Written exercise
Repeat verbatim every line of the material, beginning at the line that holds "span_box((x - 0.22, x" and ending at its last line.

Available data
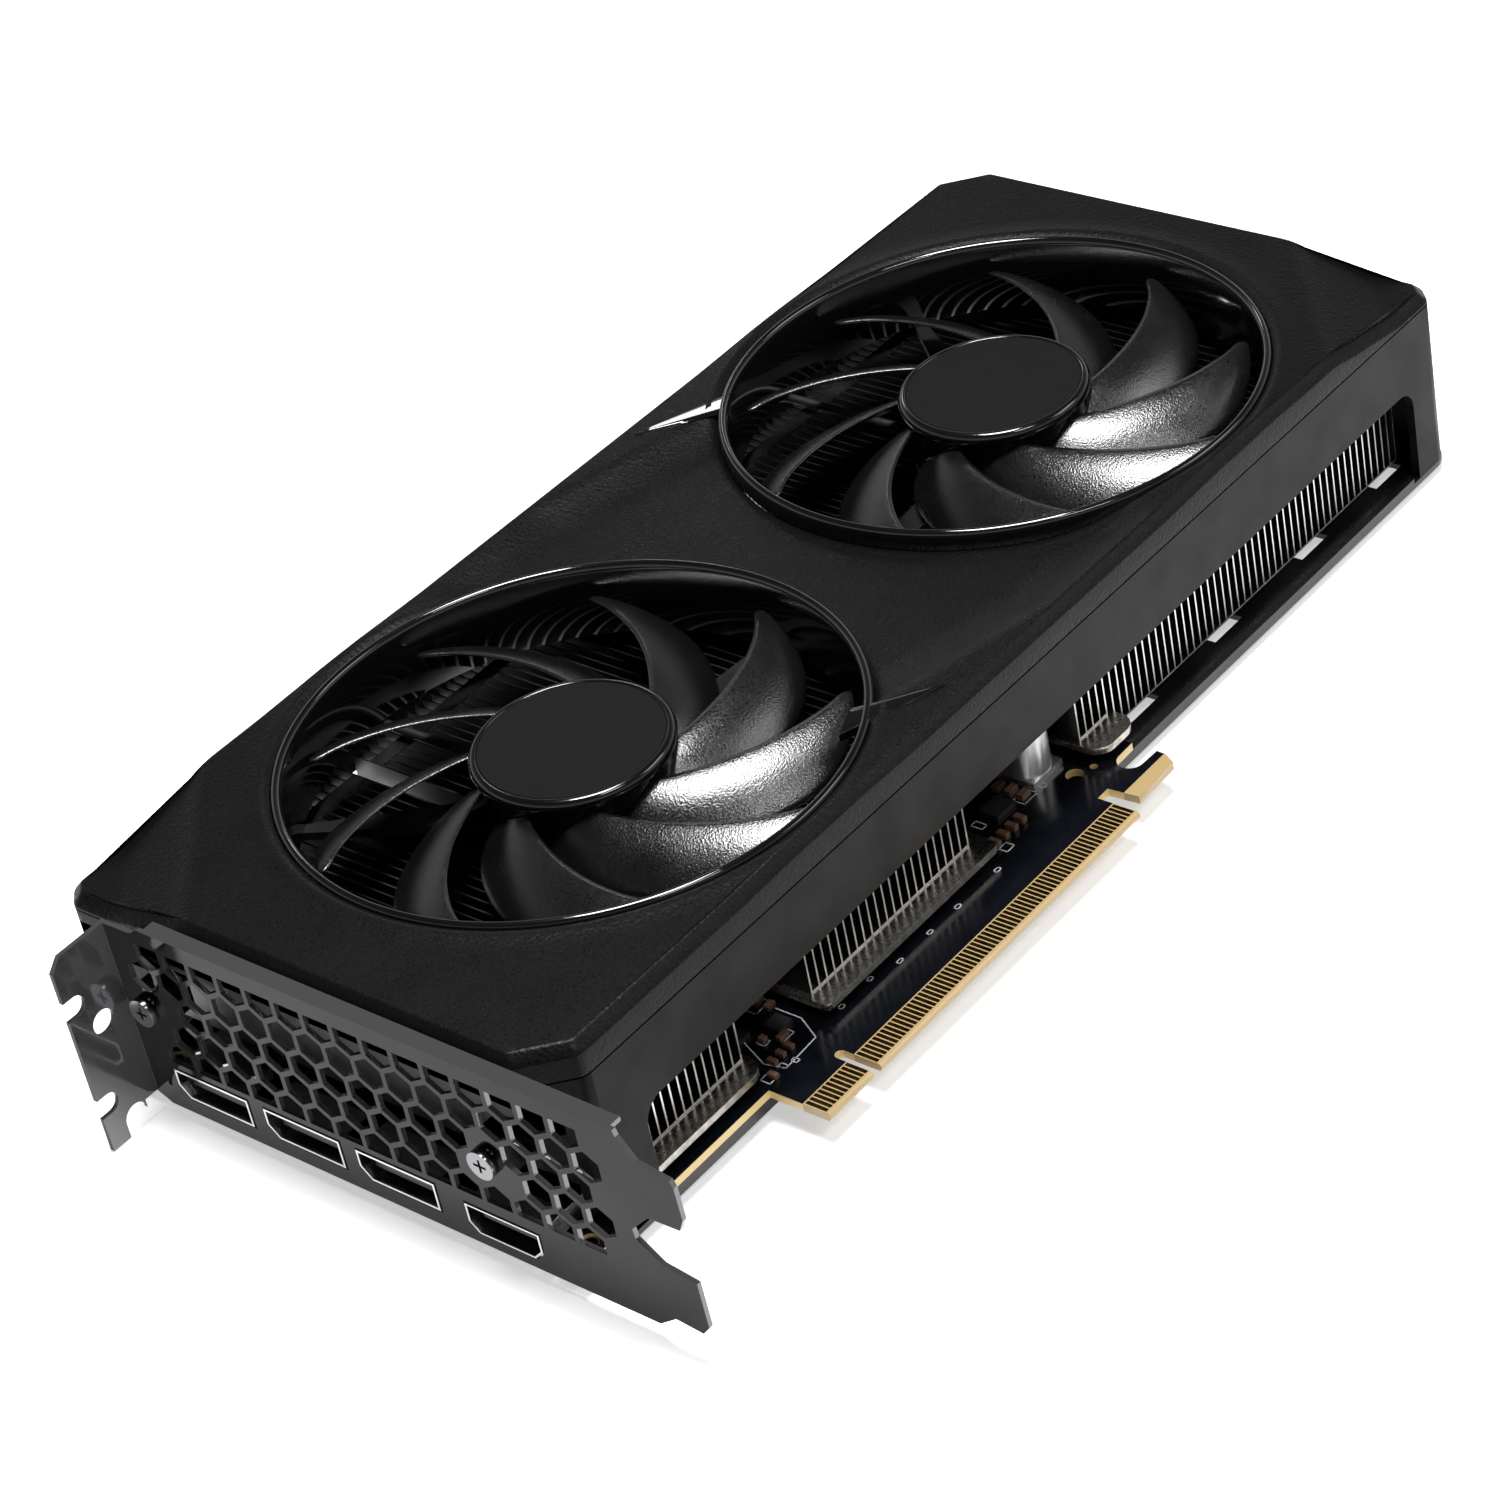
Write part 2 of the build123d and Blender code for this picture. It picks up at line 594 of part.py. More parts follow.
with BuildPart() as gpu_package:
    span_box((CHIP_X - 16, CHIP_X + 16), (CHIP_Y - 16, CHIP_Y + 16), (0.02, 1.1))
save(gpu_package.part, "gpu_package")

with BuildPart() as gpu_die:
    span_box((CHIP_X - 8, CHIP_X + 8), (CHIP_Y - 5.5, CHIP_Y + 5.5), (1.12, PLATE_LOW - 0.02))
save(gpu_die.part, "gpu_die")


def chip_set(name, chips, chamfered=0.0):
    """Separate box-shaped parts on the board: middle x, middle y, length, width, height."""
    with BuildPart() as chips_part:
        for x, y, length, width, height in chips:
            span_box((x - length / 2, x + length / 2), (y - width / 2, y + width / 2), (0.02, height))
        if chamfered:
            chamfer(chips_part.edges().group_by(Axis.Z)[-1], length=chamfered)
    save(chips_part.part, name)


CHOKE_X = -3.7
CHOKE_ROWS = (31.5, 48.0, 55.2, 69.2, 76.8, 92.0, 99.2)
chip_set("memory_chips", [(x, y, 14.0, 11.0, 1.2) for x, y in MEMORY])
chip_set("power_stages", [(STAGE_X, y, 5.0, 6.0, 0.9) for y in STAGE_ROWS])
chip_set("chokes", [(CHOKE_X, y, 7.0, 6.6, 5.0) for y in CHOKE_ROWS], chamfered=0.5)

SMALL_CAPS = [(-9.4, 13.4, 1.0, 1.8, 1.0), (-1.2, 18.0, 2.4, 1.0, 1.0), (-3.4, 20.3, 1.2, 1.2, 1.1)]
SMALL_CAPS += [(-6.8 + 2.1 * step, 15.6, 1.0, 1.8, 0.9) for step in range(3)]
SMALL_CAPS += [(3.6, 24.6 + 2.4 * step, 2.0, 1.2, 1.0) for step in range(3)]
SMALL_CAPS += [(54.0 + 2.4 * step, 16.6, 1.2, 2.2, 1.2) for step in range(4)]
SMALL_CAPS += [(66.9, 20.0 + 2.6 * step, 2.4, 1.4, 1.2) for step in range(3)]
SMALL_CAPS += [(3.2, 36.0 + 4.6 * step, 1.6, 2.8, 1.6) for step in range(13)]
chip_set("chip_capacitors", SMALL_CAPS)
chip_set("controller_chips", [
    (0.8, 20.6, 3.4, 3.4, 0.85), (62.0, 22.0, 5.0, 4.0, 0.9), (-4.6, 24.0, 2.6, 2.0, 0.9),
    (67.0, 33.0, 6.0, 5.0, 1.0), (82.0, 102.0, 4.0, 5.0, 0.9)])

CANS = [(73.3, 23.5), (57.0, 51.0), (57.0, 73.0), (57.0, 93.0), (68.0, 51.0), (68.0, 73.0)]
with BuildPart() as can_capacitors:
    for x, y in CANS:
        span_box((x - 4.1, x + 4.1), (y - 4.1, y + 4.1), (0.02, 1.2))
        upright(4.0, x, y, 1.2, 9.2)
    chamfer(can_capacitors.edges().group_by(Axis.Z)[-1], length=0.4)
save(can_capacitors.part, "can_capacitors")

# Power socket on the board's far edge: two rows of four square wells, opening to +Y.
SOCKET_X = 69.6
SOCKET_NEAR_Y = 99.4
SOCKET_FAR_Y = 112.6
WELL_PITCH = 4.2
WELL = 3.5
WELL_ROWS = (2.9, 7.1)
with BuildPart() as power_socket:
    span_box((SOCKET_X - 9.2, SOCKET_X + 9.2), (SOCKET_NEAR_Y, SOCKET_FAR_Y), (0.05, 10.0))
    span_box((SOCKET_X - 2.2, SOCKET_X + 2.2), (SOCKET_FAR_Y - 6, SOCKET_FAR_Y - 3.6), (9.0, 11.4))
    for row in WELL_ROWS:
        with Locations((SOCKET_X, SOCKET_FAR_Y - 5.4, above(row))):
            with GridLocations(WELL_PITCH, 1, 4, 1):
                Box(WELL, 11.0, WELL, mode=Mode.SUBTRACT)
save(power_socket.part, "power_socket")

with BuildPart() as power_pins:
    for row in WELL_ROWS:
        with Locations((SOCKET_X, SOCKET_FAR_Y - 6.9, above(row))):
            with GridLocations(WELL_PITCH, 1, 4, 1):
                Box(1.1, 7.9, 1.1)
save(power_pins.part, "power_pins")


# ---------------------------------------------------------------- sockets

def socket_shell(name, y, width, low, top, cuts, depth, length):
    """A metal shell behind the bracket with its mouth towards -X, solid at its rear end.

    The cuts are the sizes of the two lower corner cuts, at the near and the far side.
    """
    with BuildPart() as shell:
        with BuildSketch(Plane.YZ.offset(FACE_X - 0.2)) as outline:
            with BuildLine():
                Polyline(
                    (y + cuts[0], above(low)), (y + width - cuts[1], above(low)),
                    (y + width, above(low) + cuts[1]), (y + width, above(top)), (y, above(top)),
                    (y, above(low) + cuts[0]), close=True)
            make_face()
        extrude(amount=length)
        with BuildSketch(Plane.YZ.offset(FACE_X - 0.2)):
            add(outline.sketch_local)
            offset(amount=-SHELL, kind=Kind.INTERSECTION, mode=Mode.REPLACE)
        extrude(amount=depth, mode=Mode.SUBTRACT)
    save(shell.part, name)


TONGUES = []
for number, near_y in enumerate(DP_NEAR_Y, start=1):
    socket_shell(
        f"displayport_socket_{number}", near_y + SOCKET_GAP, DP_WIDTH - 2 * SOCKET_GAP,
        0.05, DP_TOP - SOCKET_GAP, (0.01, 2.2), 12.0, 17.2)
    TONGUES.append((near_y + DP_WIDTH / 2, 12.4, 2.75, 1.5))
socket_shell(
    "hdmi_socket", HDMI_NEAR_Y + SOCKET_GAP, HDMI_WIDTH - 2 * SOCKET_GAP,
    HDMI_LOW + SOCKET_GAP, HDMI_TOP - SOCKET_GAP, (1.9, 1.9), 10.5, HDMI_LENGTH)
TONGUES.append((HDMI_NEAR_Y + HDMI_WIDTH / 2, 10.8, 2.1, 1.3))

with BuildPart() as socket_tongues:
    for middle_y, width, middle_z, thick in TONGUES:
        span_box(
            (FACE_X + 1.2, FACE_X + 10.2), (middle_y - width / 2, middle_y + width / 2),
            (middle_z - thick / 2, middle_z + thick / 2))
save(socket_tongues.part, "socket_tongues")


# ---------------------------------------------------------------- bracket

def vent_centres():
    """Centres of the honeycomb holes that keep clear of the face screws."""
    centres = []
    row_step = HEX_PITCH * 3 ** 0.5 / 2
    for row in range(5):
        first_y = 98.75 if row % 2 else 95.6
        for column in range(16 if row % 2 else 15):
            y = first_y - column * HEX_PITCH
            z = 29.95 - row * row_step
            if all((y - a) ** 2 + (z - b) ** 2 > 36 for a, b in BRACKET_SCREWS):
                centres.append((y, above(z)))
    return centres


FACE_OUTLINE = [
    (FLANGE_Y + SHEET, -1.6), (FLANGE_Y + SHEET, 33.3), (98.5, 33.5), (96.5, 34.8), (-3.2, 34.8), (-3.6, 33.7),
    (-6.35, 30.1), (-12.6, 29.1), (-13.2, 27.9), (-13.5, 21.8), (-12.4, 19.4), (-6.2, 19.2),
    (-2.2, 15.2), (-2.5, 13.4), (-6.85, 10.1), (-13.2, 9.2), (-13.5, 0.5), (-12.0, -1.3),
    (-6.8, -0.75), (-3.15, -3.4), (FLANGE_Y - 3, -3.4)]

with BuildPart() as bracket:
    with BuildSketch(Plane.YZ.offset(FACE_X)):
        with BuildLine():
            Polyline(*[(y, above(z)) for y, z in FACE_OUTLINE], close=True)
        make_face()
        with BuildSketch(mode=Mode.SUBTRACT):
            with Locations(*vent_centres()):
                RegularPolygon(HEX_ACROSS / 2, 6, major_radius=False, rotation=30)
            with Locations((46, above((HEX_TOP + HEX_FOOT) / 2))):
                Rectangle(160, HEX_TOP - HEX_FOOT, mode=Mode.INTERSECT)
        for near_y in DP_NEAR_Y:
            with BuildLine():
                Polyline(
                    (near_y, above(-0.45)), (near_y + DP_WIDTH - 2.4, above(-0.45)),
                    (near_y + DP_WIDTH, above(1.95)), (near_y + DP_WIDTH, above(DP_TOP)),
                    (near_y, above(DP_TOP)), close=True)
            make_face(mode=Mode.SUBTRACT)
        with BuildLine():
            Polyline(
                (HDMI_NEAR_Y, above(HDMI_TOP)), (HDMI_NEAR_Y, above(HDMI_LOW + 2)),
                (HDMI_NEAR_Y + 2, above(HDMI_LOW)), (HDMI_NEAR_Y + HDMI_WIDTH - 2, above(HDMI_LOW)),
                (HDMI_NEAR_Y + HDMI_WIDTH, above(HDMI_LOW + 2)), (HDMI_NEAR_Y + HDMI_WIDTH, above(HDMI_TOP)),
                close=True)
        make_face(mode=Mode.SUBTRACT)
        with Locations(*[(y, above(z)) for y, z in BRACKET_SCREWS]):
            Circle(1.4, mode=Mode.SUBTRACT)
    extrude(amount=SHEET)
    # Stiffening lip along the fan side.
    span_box((FACE_X, FACE_X + 3.0), (-2.3, 95.5), (34.8 - SHEET, 34.8))
    # Screw flange with two open notches one slot apart, a round hole and a half-round cut.
    with BuildSketch(Plane.XZ.offset(-FLANGE_Y - SHEET)):
        with BuildLine():
            Polyline(*[(FACE_X + x, above(z)) for x, z in (
                (SHEET, -1.6), (SHEET, 33.3), (-9.4, 33.3), (-11.6, 31.1), (-11.6, -5.9), (-7.7, -5.9),
                (-7.7, -3.2), (-2.9, -3.2), (-2.9, -1.6))], close=True)
        make_face()
        with Locations((FACE_X - 5.3, above(-3.2))):
            Circle(2.4, mode=Mode.SUBTRACT)
        for notch_z in (23.1, 23.1 - SLOT_PITCH):
            with Locations((FACE_X - 9.5, above(notch_z))):
                Circle(NOTCH_RADIUS, mode=Mode.SUBTRACT)
            with Locations((FACE_X - 11.5, above(notch_z))):
                Rectangle(4.0, 2 * NOTCH_RADIUS, mode=Mode.SUBTRACT)
        with Locations((FACE_X - 5.5, above(17.0))):
            Circle(FLANGE_HOLE_RADIUS, mode=Mode.SUBTRACT)
    extrude(amount=SHEET)
save(bracket.part, "bracket")

with BuildPart() as bracket_screws:
    for y, z in BRACKET_SCREWS:
        with Locations((FACE_X - 0.72, y, above(z))):
            Cylinder(2.6, 1.4, rotation=(0, 90, 0))
        with Locations((FACE_X + 2.8, y, above(z))):
            Cylinder(1.3, 6.0, rotation=(0, 90, 0))
        # Cross recess in the head.
        for wide, tall in ((2.6, 0.5), (0.5, 2.6)):
            with Locations((FACE_X - 1.25, y, above(z))):
                Box(0.8, wide, tall, mode=Mode.SUBTRACT)
save(bracket_screws.part, "bracket_screws")


# -------------------------------------------------------------- backplate

VENT_WIDTH = 8.4
VENT_COLUMNS = (100.0, 126.0, 154.0, 179.0)
VENT_ROWS = ((18.5, 44.0), (49.0, 80.0), (85.0, 111.0))
with BuildPart() as backplate:
    with BuildSketch(Plane.XY.offset(above(BACK_LOW))):
        with Locations(((FRONT_X + TAIL_X) / 2, (NEAR_Y + FAR_Y) / 2)):
            RectangleRounded(TAIL_X - FRONT_X, FAR_Y - NEAR_Y, 5.0)
        # Air slots beyond the end of the board.
        for column in VENT_COLUMNS:
            for low_y, high_y in VENT_ROWS:
                with Locations((column, (low_y + high_y) / 2)):
                    Rectangle(VENT_WIDTH, high_y - low_y, mode=Mode.SUBTRACT)
        # Opening round the cross behind the chip.
        with Locations((CHIP_X, CHIP_Y)):
            RectangleRounded(56, 62, 4, mode=Mode.SUBTRACT)
    extrude(amount=BACK_TOP - BACK_LOW)
    for x, y in BACK_SCREWS:
        upright_cone(2.5, 1.4, x, y, BACK_LOW, BACK_TOP, mode=Mode.SUBTRACT)
    # Raised rims under both windows.
    for rim_y in (NEAR_Y, FAR_Y - 1.2):
        span_box((WINDOW_START, WINDOW_END - 2), (rim_y, rim_y + 1.2), (BACK_TOP - 0.1, -2.4))
save(backplate.part, "backplate")

with BuildPart() as standoffs:
    for x, y in BACK_SCREWS:
        upright(2.6, x, y, BACK_TOP + 0.02, -BOARD_THICK - 0.02)
        upright(1.3, x, y, BACK_TOP - 1, 0, mode=Mode.SUBTRACT)
save(standoffs.part, "standoffs")

with BuildPart() as backplate_screws:
    for x, y in BACK_SCREWS:
        upright_cone(2.38, 1.28, x, y, BACK_LOW + 0.02, BACK_TOP)
        upright(1.2, x, y, BACK_LOW + 0.5, -0.4)
        # Cross recess in the flush head.
        span_box((x - 1.2, x + 1.2), (y - 0.22, y + 0.22), (BACK_LOW, BACK_LOW + 0.6), mode=Mode.SUBTRACT)
        span_box((x - 0.22, x + 0.22), (y - 1.2, y + 1.2), (BACK_LOW, BACK_LOW + 0.6), mode=Mode.SUBTRACT)
save(backplate_screws.part, "backplate_screws")
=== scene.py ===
import math

import bpy
from mathutils import Euler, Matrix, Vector
from mathutils.geometry import delaunay_2d_cdt


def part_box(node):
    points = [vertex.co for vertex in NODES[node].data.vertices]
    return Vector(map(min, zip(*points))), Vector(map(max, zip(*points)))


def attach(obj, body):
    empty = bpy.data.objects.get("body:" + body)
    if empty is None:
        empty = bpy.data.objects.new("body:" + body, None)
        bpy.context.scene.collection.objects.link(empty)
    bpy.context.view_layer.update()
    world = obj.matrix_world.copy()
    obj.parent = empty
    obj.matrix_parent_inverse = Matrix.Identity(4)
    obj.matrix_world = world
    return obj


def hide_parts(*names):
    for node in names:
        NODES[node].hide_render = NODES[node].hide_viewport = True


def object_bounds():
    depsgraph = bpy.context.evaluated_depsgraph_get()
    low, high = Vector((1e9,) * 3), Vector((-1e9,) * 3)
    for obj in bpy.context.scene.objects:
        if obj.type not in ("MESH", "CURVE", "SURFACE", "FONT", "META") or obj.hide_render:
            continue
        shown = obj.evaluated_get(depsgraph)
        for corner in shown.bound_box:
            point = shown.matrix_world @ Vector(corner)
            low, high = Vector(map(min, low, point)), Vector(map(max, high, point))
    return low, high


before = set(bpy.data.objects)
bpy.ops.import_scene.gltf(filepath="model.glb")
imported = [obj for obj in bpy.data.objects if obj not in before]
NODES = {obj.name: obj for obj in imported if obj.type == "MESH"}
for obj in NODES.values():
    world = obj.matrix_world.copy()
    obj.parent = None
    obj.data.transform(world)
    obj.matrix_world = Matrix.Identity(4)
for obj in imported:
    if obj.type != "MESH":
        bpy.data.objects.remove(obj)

CAD_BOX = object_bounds()
MM = 0.001

# ------------------------------------------------------------ sizes (mm, in the row frame)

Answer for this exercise
        span_box((x - 0.22, x + 0.22), (y - 1.2, y + 1.2), (BACK_LOW, BACK_LOW + 0.6), mode=Mode.SUBTRACT)
save(backplate_screws.part, "backplate_screws")
=== scene.py ===
import math

import bpy
from mathutils import Euler, Matrix, Vector
from mathutils.geometry import delaunay_2d_cdt


def part_box(node):
    points = [vertex.co for vertex in NODES[node].data.vertices]
    return Vector(map(min, zip(*points))), Vector(map(max, zip(*points)))


def attach(obj, body):
    empty = bpy.data.objects.get("body:" + body)
    if empty is None:
        empty = bpy.data.objects.new("body:" + body, None)
        bpy.context.scene.collection.objects.link(empty)
    bpy.context.view_layer.update()
    world = obj.matrix_world.copy()
    obj.parent = empty
    obj.matrix_parent_inverse = Matrix.Identity(4)
    obj.matrix_world = world
    return obj


def hide_parts(*names):
    for node in names:
        NODES[node].hide_render = NODES[node].hide_viewport = True


def object_bounds():
    depsgraph = bpy.context.evaluated_depsgraph_get()
    low, high = Vector((1e9,) * 3), Vector((-1e9,) * 3)
    for obj in bpy.context.scene.objects:
        if obj.type not in ("MESH", "CURVE", "SURFACE", "FONT", "META") or obj.hide_render:
            continue
        shown = obj.evaluated_get(depsgraph)
        for corner in shown.bound_box:
            point = shown.matrix_world @ Vector(corner)
            low, high = Vector(map(min, low, point)), Vector(map(max, high, point))
    return low, high


before = set(bpy.data.objects)
bpy.ops.import_scene.gltf(filepath="model.glb")
imported = [obj for obj in bpy.data.objects if obj not in before]
NODES = {obj.name: obj for obj in imported if obj.type == "MESH"}
for obj in NODES.values():
    world = obj.matrix_world.copy()
    obj.parent = None
    obj.data.transform(world)
    obj.matrix_world = Matrix.Identity(4)
for obj in imported:
    if obj.type != "MESH":
        bpy.data.objects.remove(obj)

CAD_BOX = object_bounds()
MM = 0.001

# ------------------------------------------------------------ sizes (mm, in the row frame)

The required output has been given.